McQueen has made a movie that will play well with mainstream audiences who know what they're walking into, but he still retains stylistic elements from his previous, lower-budgeted endeavors. He's fond of long takes and close-ups, and he unleashes a truly memorable master shot upon us during a scene where Solomon is hanging by a noose with only his tip-toes on the ground saving him from strangulation. Passers by roam in and out of the scene as time passes, the director daring us not to look away. Also noteworthy is a scene featuring Tibeats singing a song filled with utterances of "nigger." McQueen lets the song segue into the next scene as if to dare us into getting it stuck in our heads. Some may call this manipulative, but there's a method to the madness. McQueen is striving for a sense of discomfort, where even small scenes of relief are tinged with bitterness.

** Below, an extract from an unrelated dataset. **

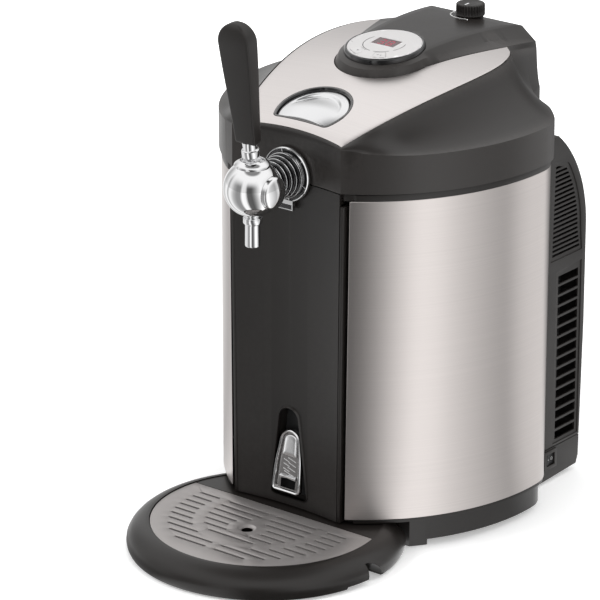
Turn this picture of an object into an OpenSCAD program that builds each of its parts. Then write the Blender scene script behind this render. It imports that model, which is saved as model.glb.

Is 12 Years a Slave, with its lofty goal of enriching and telling a story about one of the ugliest stains in American history, so-called "Oscar Bait?" No more than superhero movies are box office bait. Cinema has been waiting for a definitive, serious-minded, single-movie take on a slavery-based story (before now, you could argue Roots, but that was a mini-series). We now have it. And in spite of all the gut-punches this movie delivers on an emotional level, the story is at its core about the will to survive in the face of unfairly enormous odds. For its uncompromising vision, fearless emotional power, brave performances, and emotionally complex characterization, 12 Years a Slave demands to be sought out.